Back in 1895, Adam and Catherine Klein purchased 200 acres of land and started a farm off Black Stump Road. By 1936, the Klein family started to sell off some of their farm and built the current Manor House at 194-15 73rd Ave. Black Stump Road became 73rd Avenue.

On Nov. 4, 2003, Klein sold the last privately owned and operating farm to speculator Tommy Huang of Audrey Realty for $2.3 million and promised another $2 million when the new owners build on the property. This was more than the property had been appraised for.

In the next few years the property was sold a few times. This is called flipping. A property is sold over and over for a higher price each time so the value is raised. Usually flipped property is sold to family or friends so the price keeps going up.

The owners of Klein Farm went to the City Planning Commission to try to get it to say the farm was not part of the Fresh Meadows development. The development is a special preservation district. The area is zoned R-4, which is higher than the one-family R-2A or row-attached R-3-2 houses nearby. Huang sent expediters to the Department of City Planning to try to prove the farm was not part of the preservation district. But DCP ruled the Farm is part of the preservation district.

Back in the 1970s the then-owner of the Fresh Meadows development wanted to build apartment houses where the oak grove now stands. Currently there are summer concerts held in this magnificent grove. The Fresh Meadows Tenants Group had applied for and made the Fresh Meadows development a preservation district.

Klein Farm is supposed to be sold for $5.6 million Dec. 1 after the nursery school leaves. The lawyer buying the property is Robert Frischman, president of JD Realty, for a group called Fresh Meadows Jewish Development. We have no idea what they want to do with the property.

Sometimes a buyer will purchase a property, do things to it and say, “Oh, I didn’t know I couldn’t do that.” When civic leaders learned there was a buyer for Klein Farm, they spoke with state Assemblyman Mark Weprin (D-Little Neck), who wrote a letter to Frischman telling of the legal situation. He then wrote back saying his clients did not want to change the footprints of the property.

Then why did they buy it if not to try to develop it? The legal preservation district zoning of the property is in the public record, but some groups when they buy a specially zoned property do not seem to care and do what they want.
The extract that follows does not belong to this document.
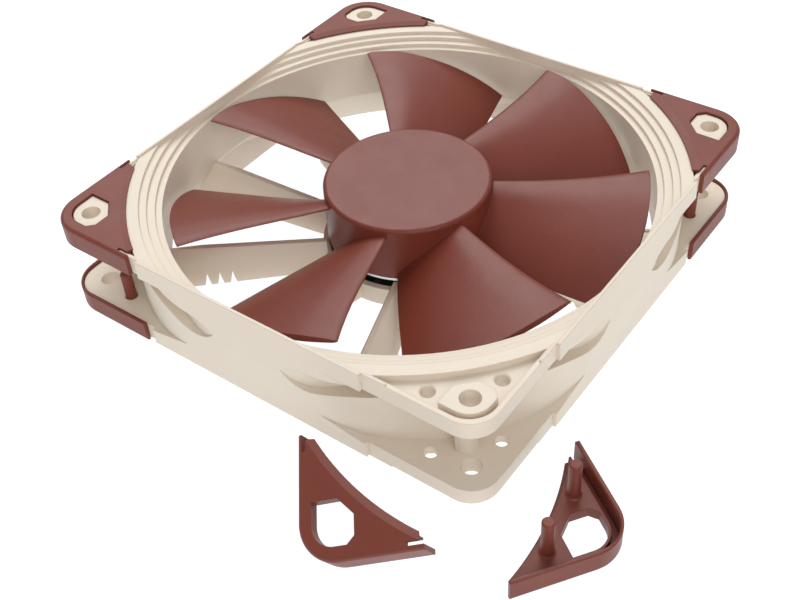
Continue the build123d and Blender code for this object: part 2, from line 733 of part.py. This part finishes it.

Some speculators will buy a property for an exorbitant price and say they will lose money unless they get the zoning changed. This is a subterfuge but sometimes the city Bureau of Standards and Appeals goes along with the con. The Queens Civic Congress has long supported its members who try to defend their zoning from such a subterfuge.

Over the years, when rumors about Klein Farm surfaced, all the civic groups, tenant groups, co-ops and historic groups, with the help of the QCC, legislators and political candidates, have held well-attended rallies or press conferences.
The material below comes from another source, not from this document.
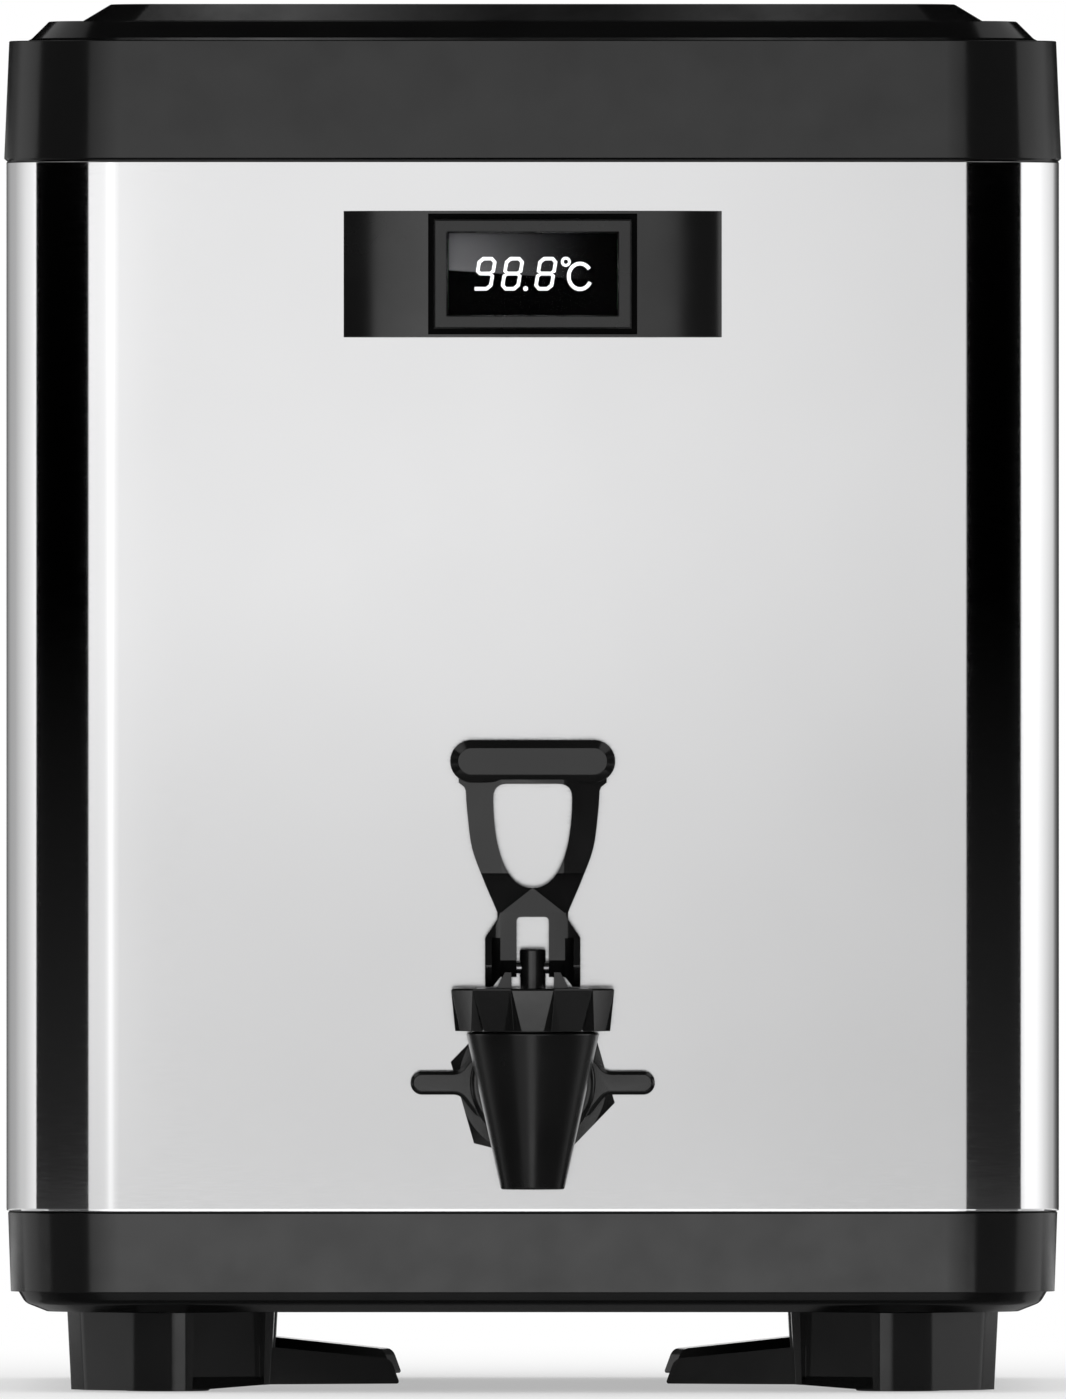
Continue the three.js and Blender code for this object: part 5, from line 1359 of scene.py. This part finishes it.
RIGHT_ROUND = [(76, 1.2), (82, 1.0), (88.9, 1.3), (97.5, 1.38), (107, 1.24), (118, 0.92), (131, 0.6),
               (140, 0.5), (148, 0.2), (158, 0.06), (180, 0.04)]
RIGHT_HIGH = [(76, 1.3), (82, 1.25), (88.9, 1.45), (97.5, 1.46), (107, 1.41), (118, 1.2), (131, 0.99),
              (140, 0.8), (148, 0.28), (158, 0.08), (180, 0.04)]
FOOT_ROUND = [(78, 0.55), (90, 0.6), (100, 0.56), (120, 0.3), (135, 0.12), (150, 0.05), (180, 0.02)]
BASE_ROUND = [(76, 0.55), (92, 0.6), (113, 0.85), (125, 1.08), (141, 1.04), (154, 0.75), (180, 0.4)]
COLLAR_ROUND = [(76, 0.64), (95, 0.66), (107, 0.68), (120, 0.58), (132, 0.2), (150, 0.03), (180, 0.0)]
BELOW_ALONG = [(-1.36, 0.34), (-0.57, 0.34), (-0.51, 0.04), (-0.1, 0.04), (0.4, 0.12), (1.6, 0.12)]


DEEP_ROUND = [(100, 0.004), (112, 0.3), (135, 0.38), (165, 0.3), (184, 0.25)]
LEFT_STRIP = [(-0.1, 0.7), (-0.083, 1.0), (-0.036, 0.25)]
LEFT_CEILING = [(-ROOM_HALF, 0.6), (-0.87, 0.55), (-0.34, 0.2)]


def side_cards(side, name, start, flag_ends, body_stops, body_high, dark, black):
    """One side of the studio. In each zone a dark flag runs from the front panel's end to an angle round
    the shell's corner, and a glowing round card goes on from there to the rear."""
    upright_card(name + "_deep_card", [start, *arc(side, 35, DEEP_TURN)], BOTTOM, FEET, black)
    upright_card(name + "_deep_round", arc(side, DEEP_TURN, REAR_TURN), BOTTOM, FEET,
                 glow(name + "_deep", round_corner(side, DEEP_ROUND)))
    upright_card(name + "_foot_card", arc(side, 120, REAR_TURN, 0.01), BASE, -0.03,
                 glow(name + "_foot_card", 0.1))
    zones = (("feet", FEET, BASE, FOOT_ROUND, None), ("base", BASE, LOW, BASE_ROUND, None),
             ("body", LOW, HIGH, body_stops, body_high), ("collar", HIGH, TOP, COLLAR_ROUND, None))
    for (zone, low, high, stops, high_stops), flag_end in zip(zones, flag_ends):
        zone = name + "_" + zone
        upright_card(zone + "_round", arc(side, flag_end - 3, REAR_TURN), low, high,
                     glow(zone, round_corner(side, stops, high_stops)))
        upright_card(zone + "_flag", [start, round_spot(side, flag_end, FLAG_RADIUS)], low, high, dark)


def studio():
    near, front, under = PANEL_Y + 0.002, PANEL_Y - 0.01, CEILING - 0.01
    left, right, plane = PANEL_LEFT, PANEL_RIGHT, PANEL_Y
    for name, x0, x1, y, low, high, build in (
            ("middle_panel", -EDGE, right, plane, LOW, HIGH, across_and_up(MIDDLE_ACROSS, MIDDLE_UP)),
            ("left_wing", left, -EDGE, plane, LOW, HIGH, across_and_up(WING_ACROSS, WING_UP)),
            ("upper_panel", left, right, plane, HIGH, TOP, across_and_up(OUTER_ACROSS, UPPER_UP)),
            ("lower_panel", left, right, plane, BOTTOM, LOW, across_and_up(OUTER_ACROSS, LOWER_UP)),
            ("spout_band", -0.3, 0.2, near, -0.512, -0.43, 0.55),
            ("spout_side", -0.88, -0.3, near, -0.62, -0.43, 0.5),
            ("spout_light", -0.22, 0.1, near, -0.72, -0.512, 1.9)):
        upright_card(name, [(x0, y), (x1, y)], low, high, glow(name, build))

    dark = glow("dark_flag", along("Z", FLAG_UP))
    black = glow("black_card", 0.004)
    side_cards(-1, "left", (left, plane), LEFT_FLAGS, LEFT_ROUND, LEFT_HIGH, dark, black)
    side_cards(1, "right", (right, plane), RIGHT_FLAGS, RIGHT_ROUND, RIGHT_HIGH, dark, black)
    upright_card("base_card", [round_spot(1, 20.3, FLAG_RADIUS), round_spot(1, 30.2, FLAG_RADIUS)],
                 -0.09, -0.02, glow("base_card", 1.3))

    wide, rear = ROOM_HALF, ROOM_REAR
    level_card("ceiling", -wide, wide, front, rear, CEILING, black)
    level_card("below", -wide, wide, front, rear, BOTTOM, glow("below", along("Y", BELOW_ALONG)))
    walls = [(-wide, rear), (-wide, front), (wide, front), (wide, rear), (-wide, rear)]
    upright_card("upper_surround", walls, TOP, CEILING, black)
    level_card("left_strip", -0.0996, -0.036, 0.2, 0.8, under, glow("left_strip", along("X", LEFT_STRIP)))
    level_card("right_strip", 0.047, 0.086, 0.2, 0.8, under, glow("right_strip", 0.6))
    left_side = glow("left_ceiling", along("X", LEFT_CEILING))
    right_side = glow("right_ceiling", 0.5)
    for y0, y1, x in ((front, 0.6, 0.5), (0.6, rear, 0.75)):
        level_card("left_ceiling", -wide, -x, y0, y1, under, left_side)
        level_card("right_ceiling", x, wide, y0, y1, under, right_side)


def floor():
    """A pale floor: real shading and shadow near the object, plain white far off."""
    material, tree, out = empty_material("floor")
    shade, white, path, spot, length, mix = (tree.nodes.new("ShaderNode" + kind) for kind in (
        "BsdfDiffuse", "Emission", "LightPath", "NewGeometry", "VectorMath", "MixShader"))
    shade.inputs["Color"].default_value = (0.9, 0.9, 0.9, 1)
    length.operation = "LENGTH"
    tree.links.new(spot.outputs["Position"], length.inputs[0])
    far = carry(tree, length.outputs["Value"], 0.18, 0.75, 0.45, 1.0)
    far.node.interpolation_type = "SMOOTHSTEP"
    seen = calculate(tree, "MAXIMUM", path.outputs["Is Camera Ray"], path.outputs["Is Transmission Ray"])
    tree.links.new(times(tree, far, seen), mix.inputs["Fac"])
    tree.links.new(shade.outputs["BSDF"], mix.inputs[1])
    tree.links.new(white.outputs["Emission"], mix.inputs[2])
    tree.links.new(mix.outputs["Shader"], out)
    reach = FLOOR_REACH
    made = sheet("floor", [(-reach, -reach, 0), (reach, -reach, 0), (reach, reach, 0), (-reach, reach, 0)],
                 [(0, 1, 2, 3)], material)
    made.visible_glossy = False


def world():
    """A plain white world at a strength of 1."""
    made = bpy.data.worlds.new("world")
    made.use_nodes = True
    tree = made.node_tree
    background = tree.nodes["Background"]
    background.inputs["Color"].default_value = (1, 1, 1, 1)
    background.inputs["Strength"].default_value = 1.0
    bpy.context.scene.world = made


scene = bpy.context.scene
scene.view_settings.view_transform = "Standard"
camera()
shell()
base()
collar()
liner()
for turns, corner_name in enumerate(("front_left", "front_right", "rear_right", "rear_left")):
    foot(corner_name, turns)
lid()
handle()
vent()
display()
digits()
hex_nut()
wing_nut()
spout()
bonnet()
stem_and_pin()
seat_cup()
lever()
dress_nodes()
floor()
studio()
world()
Residents want Klein Farm to be purchased by the city as a farm and museum and operated by the Queens Colonial Farm Museum. The city says it does not have the money at this time.

One problem with building on Klein Farm is that south of 73rd Avenue is the West Cunningham Park Civic Association. Since the owners of the Fresh Meadows development have tried to take control of some of the privately owned streets on their property, they have issued stickers to tenants. A person cannot park on these streets without a sticker or are subject to towing.
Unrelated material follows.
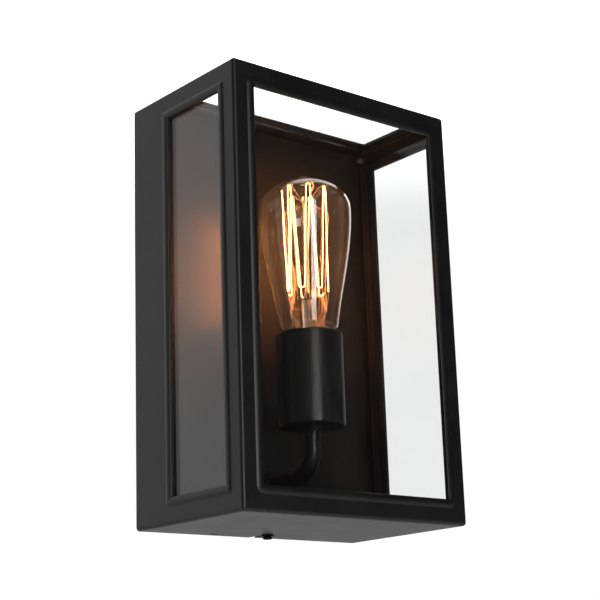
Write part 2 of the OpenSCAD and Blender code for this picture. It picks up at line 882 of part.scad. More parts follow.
module lamp_leads() {
    color("#b87333") at_lamp() for (i = [0, filament_loops - 4]) wire(strut(i, 28, 0.4), 0.4);
}

module lamp_supports() {
    color("#9a9a9a") at_lamp() {
        for (i = [1 : filament_loops - 1]) if (i != filament_loops - 4)
            wire(strut(i, 33, wire_r), wire_r);
        for (i = [0 : filament_loops - 1]) let (end = hook(i, true), u = end / norm([end.x, end.y]))
            wire(curve([2.9 * u.x, 2.9 * u.y, hook_high - 7.5], [7 * u.x, 7 * u.y, hook_high - 8],
                       [end.x * 0.8, end.y * 0.8, hook_high + 4], end + [0, 0, 0.8], 8), wire_r);
    }
}

// One wire that zigzags between the lower and the upper hooks.
module lamp_filament() {
    color("#ffd27a") at_lamp() wire(
        [for (i = [0 : filament_loops - 1], high = [false, true]) hook(i, high)], 0.3);
}

wall_gasket();
wall_plate();
plate_tabs();
back_pan();
pan_screws();
pan_nuts();
clinch_nut();
cable_grommet();
terminal_block();
terminal_screws();
earth_stud();
earth_nut();
earth_wire();
live_lead();
neutral_lead();
arm_tube();
arm_collar();
arm_nut();
cup_collar();
lampholder_cup();
cup_nut();
holder_bracket();
holder_body();
threaded_shell();
contact_tongue();
front_frame();
left_frame();
right_frame();
top_frame();
bottom_tray();
front_glass();
left_glass();
right_glass();
top_glass();
front_seal();
left_seal();
right_seal();
top_seal();
left_retainer();
right_retainer();
retainer_studs();
retainer_nuts();
thumb_washer();
thumb_screw();
lamp_contact();
lamp_insulator();
lamp_cap();
lamp_envelope();
lamp_stem();
lamp_leads();
lamp_supports();
lamp_filament();
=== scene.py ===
import math

import bmesh
import bpy
from mathutils import Matrix, Vector


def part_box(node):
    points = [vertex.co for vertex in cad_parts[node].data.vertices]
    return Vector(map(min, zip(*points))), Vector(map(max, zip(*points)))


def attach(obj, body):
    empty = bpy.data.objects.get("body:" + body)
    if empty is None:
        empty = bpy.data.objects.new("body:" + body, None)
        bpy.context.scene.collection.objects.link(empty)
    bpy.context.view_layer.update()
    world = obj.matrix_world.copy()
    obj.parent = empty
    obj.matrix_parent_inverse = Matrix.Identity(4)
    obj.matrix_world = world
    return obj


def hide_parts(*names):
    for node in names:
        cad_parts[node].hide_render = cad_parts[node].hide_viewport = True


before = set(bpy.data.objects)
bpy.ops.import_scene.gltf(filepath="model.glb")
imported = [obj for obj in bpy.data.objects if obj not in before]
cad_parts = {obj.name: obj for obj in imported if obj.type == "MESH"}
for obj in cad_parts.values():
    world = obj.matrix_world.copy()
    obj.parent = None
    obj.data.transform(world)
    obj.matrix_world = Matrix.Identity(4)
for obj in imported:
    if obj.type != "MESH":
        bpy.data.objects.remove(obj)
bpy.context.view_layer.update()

MM = 0.001
SHEET = 1.2 * MM
SHARP_ANGLE = math.radians(35)


# ------------------------------------------------------------------ camera

def build_camera():
    """Below and to the left of the lantern, looking up, turned a little about its own axis."""
    data = bpy.data.cameras.new("camera")
    data.lens, data.sensor_width = 91.4, 36.0
    obj = bpy.data.objects.new("camera", data)
    eye = Vector((-0.6634, -0.8560, -0.2673))
    forward = Vector((0.6196, 0.7411, 0.2587)).normalized()
    roll = math.radians(-1.94)
    turn = forward.to_track_quat("-Z", "Y").to_matrix().to_4x4() @ Matrix.Rotation(roll, 4, "Z")
    obj.matrix_world = Matrix.Translation(eye) @ turn
    bpy.context.scene.collection.objects.link(obj)
    bpy.context.scene.camera = obj


build_camera()


# ------------------------------------------------------------------ materials

def new_material(name):
    """A node material with its tree and its Principled shader."""
    mat = bpy.data.materials.new(name)
    mat.use_nodes = True
    tree = mat.node_tree
    return mat, tree, tree.nodes["Principled BSDF"]


def add(tree, kind, **values):
    """A node of this kind; each value goes to the input or the setting of that name."""
    node = tree.nodes.new(kind)
    for key, value in values.items():
        if key in node.inputs:
            node.inputs[key].default_value = value
        else:
            setattr(node, key, value)
    return node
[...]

Often a community facility says it does not need parking, using a half-truth as an excuse when it really does need it. Then nearby private houses have their quality of life disrupted. Also, if Fresh Meadows Jewish Development succeeds in breaking the special preservation district, the owners of the Fresh Meadows development would probably try to build apartment houses on their property and thus ruin one of the finest urban housing developments in the city.

The Fresh Meadows community loves the bucolic ambience of the area. We want to keep it that way.